◆ **Requirement**
Quote exactly and only this range of lines in the data below: the line that holds "plug = build_plug()" to the line that holds "obj.matrix_parent_inverse = Matrix.Identity(4)", both included.

◆ **Dataset section**
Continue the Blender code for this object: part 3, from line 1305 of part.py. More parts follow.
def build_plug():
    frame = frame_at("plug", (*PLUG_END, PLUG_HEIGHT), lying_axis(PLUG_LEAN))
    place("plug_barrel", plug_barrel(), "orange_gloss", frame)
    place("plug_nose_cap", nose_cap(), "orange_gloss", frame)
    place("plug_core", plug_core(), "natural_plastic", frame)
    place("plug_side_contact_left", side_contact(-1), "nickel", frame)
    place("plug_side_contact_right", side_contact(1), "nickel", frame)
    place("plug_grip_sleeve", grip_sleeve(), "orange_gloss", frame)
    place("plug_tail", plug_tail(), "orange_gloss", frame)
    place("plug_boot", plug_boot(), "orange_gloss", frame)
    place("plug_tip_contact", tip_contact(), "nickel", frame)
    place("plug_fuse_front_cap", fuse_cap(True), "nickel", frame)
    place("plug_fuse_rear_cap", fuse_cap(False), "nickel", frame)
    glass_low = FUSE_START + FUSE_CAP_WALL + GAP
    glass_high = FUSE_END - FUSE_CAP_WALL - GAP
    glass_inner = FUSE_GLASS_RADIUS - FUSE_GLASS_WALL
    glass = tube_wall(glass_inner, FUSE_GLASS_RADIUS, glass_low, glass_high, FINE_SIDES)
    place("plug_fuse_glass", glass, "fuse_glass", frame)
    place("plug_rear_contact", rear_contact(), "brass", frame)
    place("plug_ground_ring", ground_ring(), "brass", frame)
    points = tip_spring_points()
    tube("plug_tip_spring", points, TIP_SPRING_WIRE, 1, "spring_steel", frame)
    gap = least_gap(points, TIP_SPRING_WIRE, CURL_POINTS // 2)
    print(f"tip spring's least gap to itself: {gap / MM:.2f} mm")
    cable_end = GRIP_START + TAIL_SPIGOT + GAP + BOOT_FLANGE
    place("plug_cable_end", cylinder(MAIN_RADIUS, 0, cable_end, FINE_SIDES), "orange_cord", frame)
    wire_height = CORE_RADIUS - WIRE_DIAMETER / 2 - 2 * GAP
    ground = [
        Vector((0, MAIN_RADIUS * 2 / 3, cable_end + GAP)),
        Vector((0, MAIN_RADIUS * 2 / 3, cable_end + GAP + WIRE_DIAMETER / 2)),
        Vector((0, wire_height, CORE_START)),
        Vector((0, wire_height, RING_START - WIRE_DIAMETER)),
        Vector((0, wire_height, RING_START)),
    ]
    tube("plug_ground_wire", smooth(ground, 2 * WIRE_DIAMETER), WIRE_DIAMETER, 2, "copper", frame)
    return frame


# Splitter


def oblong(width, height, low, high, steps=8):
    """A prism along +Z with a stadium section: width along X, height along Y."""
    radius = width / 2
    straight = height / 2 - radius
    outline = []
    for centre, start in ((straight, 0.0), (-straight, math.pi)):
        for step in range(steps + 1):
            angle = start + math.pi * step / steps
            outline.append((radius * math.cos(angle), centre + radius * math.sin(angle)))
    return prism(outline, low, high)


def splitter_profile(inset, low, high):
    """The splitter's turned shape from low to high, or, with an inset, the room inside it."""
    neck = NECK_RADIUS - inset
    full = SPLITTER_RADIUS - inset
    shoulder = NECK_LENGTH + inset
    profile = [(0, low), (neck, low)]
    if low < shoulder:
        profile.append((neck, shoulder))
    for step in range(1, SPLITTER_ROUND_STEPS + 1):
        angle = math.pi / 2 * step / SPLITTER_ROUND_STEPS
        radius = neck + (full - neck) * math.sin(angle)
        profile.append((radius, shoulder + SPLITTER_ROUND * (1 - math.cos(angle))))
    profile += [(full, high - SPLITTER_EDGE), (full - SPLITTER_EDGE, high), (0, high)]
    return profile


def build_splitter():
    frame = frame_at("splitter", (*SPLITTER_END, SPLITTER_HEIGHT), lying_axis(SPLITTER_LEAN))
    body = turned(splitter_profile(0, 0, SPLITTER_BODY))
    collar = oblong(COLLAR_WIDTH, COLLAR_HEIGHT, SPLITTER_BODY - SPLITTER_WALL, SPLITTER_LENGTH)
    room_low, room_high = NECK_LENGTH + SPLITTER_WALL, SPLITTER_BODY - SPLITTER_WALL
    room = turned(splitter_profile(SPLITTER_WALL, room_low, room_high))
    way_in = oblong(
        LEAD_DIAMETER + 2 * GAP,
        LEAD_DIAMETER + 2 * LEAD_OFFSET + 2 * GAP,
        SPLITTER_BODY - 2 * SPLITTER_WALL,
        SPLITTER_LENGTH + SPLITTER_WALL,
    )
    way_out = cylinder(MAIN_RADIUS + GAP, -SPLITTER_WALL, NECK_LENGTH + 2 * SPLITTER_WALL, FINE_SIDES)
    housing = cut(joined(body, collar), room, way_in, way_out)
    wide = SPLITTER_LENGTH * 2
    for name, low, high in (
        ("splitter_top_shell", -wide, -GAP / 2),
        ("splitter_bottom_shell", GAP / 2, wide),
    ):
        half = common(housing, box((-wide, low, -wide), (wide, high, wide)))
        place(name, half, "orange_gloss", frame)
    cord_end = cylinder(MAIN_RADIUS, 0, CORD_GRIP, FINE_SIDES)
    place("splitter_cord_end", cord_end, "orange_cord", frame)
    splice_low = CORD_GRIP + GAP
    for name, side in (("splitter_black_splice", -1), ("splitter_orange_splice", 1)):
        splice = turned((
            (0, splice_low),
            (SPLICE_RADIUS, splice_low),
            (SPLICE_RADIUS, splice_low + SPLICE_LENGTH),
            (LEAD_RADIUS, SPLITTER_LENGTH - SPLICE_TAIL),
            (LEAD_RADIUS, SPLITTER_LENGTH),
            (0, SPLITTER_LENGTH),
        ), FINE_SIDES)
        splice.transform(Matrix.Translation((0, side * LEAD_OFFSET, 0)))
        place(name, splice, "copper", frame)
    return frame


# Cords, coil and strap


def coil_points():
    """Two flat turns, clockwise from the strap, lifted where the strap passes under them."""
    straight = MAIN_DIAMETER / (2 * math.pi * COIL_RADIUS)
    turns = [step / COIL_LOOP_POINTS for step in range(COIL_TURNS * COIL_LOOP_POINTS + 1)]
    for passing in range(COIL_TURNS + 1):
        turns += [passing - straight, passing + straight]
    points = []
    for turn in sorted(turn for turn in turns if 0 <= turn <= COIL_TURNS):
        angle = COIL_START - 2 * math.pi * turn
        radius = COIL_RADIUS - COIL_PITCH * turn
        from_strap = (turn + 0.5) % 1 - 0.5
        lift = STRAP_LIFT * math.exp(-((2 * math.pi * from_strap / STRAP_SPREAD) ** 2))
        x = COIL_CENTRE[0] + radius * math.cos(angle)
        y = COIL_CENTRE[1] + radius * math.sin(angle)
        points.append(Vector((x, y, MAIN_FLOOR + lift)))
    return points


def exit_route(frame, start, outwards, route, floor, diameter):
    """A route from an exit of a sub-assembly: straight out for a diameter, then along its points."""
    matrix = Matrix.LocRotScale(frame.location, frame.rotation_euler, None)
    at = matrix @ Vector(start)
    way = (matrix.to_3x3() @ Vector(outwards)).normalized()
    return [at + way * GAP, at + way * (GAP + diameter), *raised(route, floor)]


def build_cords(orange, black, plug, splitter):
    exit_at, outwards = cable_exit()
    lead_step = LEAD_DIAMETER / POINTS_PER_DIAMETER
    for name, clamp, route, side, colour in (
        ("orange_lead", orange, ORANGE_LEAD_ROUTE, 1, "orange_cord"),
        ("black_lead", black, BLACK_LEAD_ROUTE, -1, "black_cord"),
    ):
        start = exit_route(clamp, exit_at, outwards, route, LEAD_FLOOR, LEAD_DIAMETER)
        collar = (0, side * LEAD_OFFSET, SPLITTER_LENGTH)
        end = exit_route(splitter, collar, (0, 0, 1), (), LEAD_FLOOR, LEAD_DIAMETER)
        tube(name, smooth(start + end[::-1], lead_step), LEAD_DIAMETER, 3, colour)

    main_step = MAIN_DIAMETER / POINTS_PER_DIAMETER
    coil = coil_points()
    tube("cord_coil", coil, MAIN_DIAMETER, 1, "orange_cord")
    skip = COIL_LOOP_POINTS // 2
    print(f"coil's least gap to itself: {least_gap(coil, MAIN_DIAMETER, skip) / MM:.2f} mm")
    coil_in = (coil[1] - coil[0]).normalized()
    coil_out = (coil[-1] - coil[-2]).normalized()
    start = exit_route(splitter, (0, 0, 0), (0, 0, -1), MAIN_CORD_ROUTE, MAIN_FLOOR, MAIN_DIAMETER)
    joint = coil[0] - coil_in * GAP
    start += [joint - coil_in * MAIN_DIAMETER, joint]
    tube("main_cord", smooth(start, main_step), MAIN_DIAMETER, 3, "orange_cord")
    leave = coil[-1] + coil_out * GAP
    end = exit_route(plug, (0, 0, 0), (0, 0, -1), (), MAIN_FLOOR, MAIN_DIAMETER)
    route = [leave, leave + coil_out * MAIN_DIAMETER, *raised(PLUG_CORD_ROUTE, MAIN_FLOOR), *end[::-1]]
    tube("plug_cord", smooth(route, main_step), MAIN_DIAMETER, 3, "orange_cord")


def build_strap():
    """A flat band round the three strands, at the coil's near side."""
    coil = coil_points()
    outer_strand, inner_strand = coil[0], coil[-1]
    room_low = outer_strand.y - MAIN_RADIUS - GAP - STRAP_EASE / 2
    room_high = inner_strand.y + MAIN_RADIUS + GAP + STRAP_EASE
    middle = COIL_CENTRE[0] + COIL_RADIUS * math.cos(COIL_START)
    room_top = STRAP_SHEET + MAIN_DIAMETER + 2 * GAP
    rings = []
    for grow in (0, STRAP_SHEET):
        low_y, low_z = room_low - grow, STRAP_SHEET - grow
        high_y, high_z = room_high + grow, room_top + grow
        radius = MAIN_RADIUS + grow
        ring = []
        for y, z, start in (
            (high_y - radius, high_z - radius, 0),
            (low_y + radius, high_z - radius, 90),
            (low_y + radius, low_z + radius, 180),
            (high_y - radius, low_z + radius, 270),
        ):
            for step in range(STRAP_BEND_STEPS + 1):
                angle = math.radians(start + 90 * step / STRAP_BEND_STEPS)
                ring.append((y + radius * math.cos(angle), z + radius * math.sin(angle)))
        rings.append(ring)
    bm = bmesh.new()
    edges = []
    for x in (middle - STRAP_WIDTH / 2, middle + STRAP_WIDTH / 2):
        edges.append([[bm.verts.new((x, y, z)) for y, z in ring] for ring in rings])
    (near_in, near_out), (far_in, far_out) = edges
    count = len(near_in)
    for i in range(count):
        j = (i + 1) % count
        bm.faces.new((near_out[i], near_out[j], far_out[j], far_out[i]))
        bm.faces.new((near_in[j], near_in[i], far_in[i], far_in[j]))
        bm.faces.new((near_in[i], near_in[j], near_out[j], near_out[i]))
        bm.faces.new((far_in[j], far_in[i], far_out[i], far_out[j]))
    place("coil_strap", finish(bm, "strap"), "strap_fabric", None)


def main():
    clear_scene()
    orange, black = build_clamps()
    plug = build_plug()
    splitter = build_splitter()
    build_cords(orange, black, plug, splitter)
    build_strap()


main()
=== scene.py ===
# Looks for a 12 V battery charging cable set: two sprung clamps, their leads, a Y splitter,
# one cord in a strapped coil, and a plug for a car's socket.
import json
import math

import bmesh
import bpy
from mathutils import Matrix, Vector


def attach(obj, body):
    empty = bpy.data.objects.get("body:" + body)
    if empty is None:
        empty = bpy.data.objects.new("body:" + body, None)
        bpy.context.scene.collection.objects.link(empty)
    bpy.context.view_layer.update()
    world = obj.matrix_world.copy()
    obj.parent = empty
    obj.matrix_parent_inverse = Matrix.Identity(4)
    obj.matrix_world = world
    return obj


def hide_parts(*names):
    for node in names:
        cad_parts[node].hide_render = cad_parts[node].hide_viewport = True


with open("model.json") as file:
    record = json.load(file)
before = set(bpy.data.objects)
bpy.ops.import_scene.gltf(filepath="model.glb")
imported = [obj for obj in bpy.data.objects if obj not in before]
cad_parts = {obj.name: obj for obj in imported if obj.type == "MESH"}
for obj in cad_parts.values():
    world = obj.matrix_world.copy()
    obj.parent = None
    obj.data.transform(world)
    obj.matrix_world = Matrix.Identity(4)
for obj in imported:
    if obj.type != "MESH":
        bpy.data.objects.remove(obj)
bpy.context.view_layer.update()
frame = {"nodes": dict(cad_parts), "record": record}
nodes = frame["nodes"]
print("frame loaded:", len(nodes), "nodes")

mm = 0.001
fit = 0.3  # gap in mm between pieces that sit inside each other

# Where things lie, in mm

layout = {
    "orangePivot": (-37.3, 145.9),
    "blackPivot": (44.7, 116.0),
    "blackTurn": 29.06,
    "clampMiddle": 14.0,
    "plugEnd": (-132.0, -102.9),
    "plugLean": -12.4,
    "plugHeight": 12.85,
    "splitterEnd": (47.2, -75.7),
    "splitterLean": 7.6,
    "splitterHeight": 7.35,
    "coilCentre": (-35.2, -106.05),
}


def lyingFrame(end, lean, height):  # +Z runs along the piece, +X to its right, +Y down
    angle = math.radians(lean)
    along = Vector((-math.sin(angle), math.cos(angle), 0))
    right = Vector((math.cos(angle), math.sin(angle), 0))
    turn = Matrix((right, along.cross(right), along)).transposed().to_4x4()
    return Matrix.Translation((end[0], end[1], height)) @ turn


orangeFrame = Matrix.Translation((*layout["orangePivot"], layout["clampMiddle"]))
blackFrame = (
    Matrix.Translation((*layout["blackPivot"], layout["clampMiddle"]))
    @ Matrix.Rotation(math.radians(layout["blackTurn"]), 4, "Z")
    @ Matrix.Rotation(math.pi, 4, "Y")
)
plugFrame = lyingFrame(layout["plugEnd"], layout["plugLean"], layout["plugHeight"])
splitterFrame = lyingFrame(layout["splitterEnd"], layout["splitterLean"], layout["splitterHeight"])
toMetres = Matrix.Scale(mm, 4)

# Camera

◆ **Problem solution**
    plug = build_plug()
    splitter = build_splitter()
    build_cords(orange, black, plug, splitter)
    build_strap()


main()
=== scene.py ===
# Looks for a 12 V battery charging cable set: two sprung clamps, their leads, a Y splitter,
# one cord in a strapped coil, and a plug for a car's socket.
import json
import math

import bmesh
import bpy
from mathutils import Matrix, Vector


def attach(obj, body):
    empty = bpy.data.objects.get("body:" + body)
    if empty is None:
        empty = bpy.data.objects.new("body:" + body, None)
        bpy.context.scene.collection.objects.link(empty)
    bpy.context.view_layer.update()
    world = obj.matrix_world.copy()
    obj.parent = empty
    obj.matrix_parent_inverse = Matrix.Identity(4)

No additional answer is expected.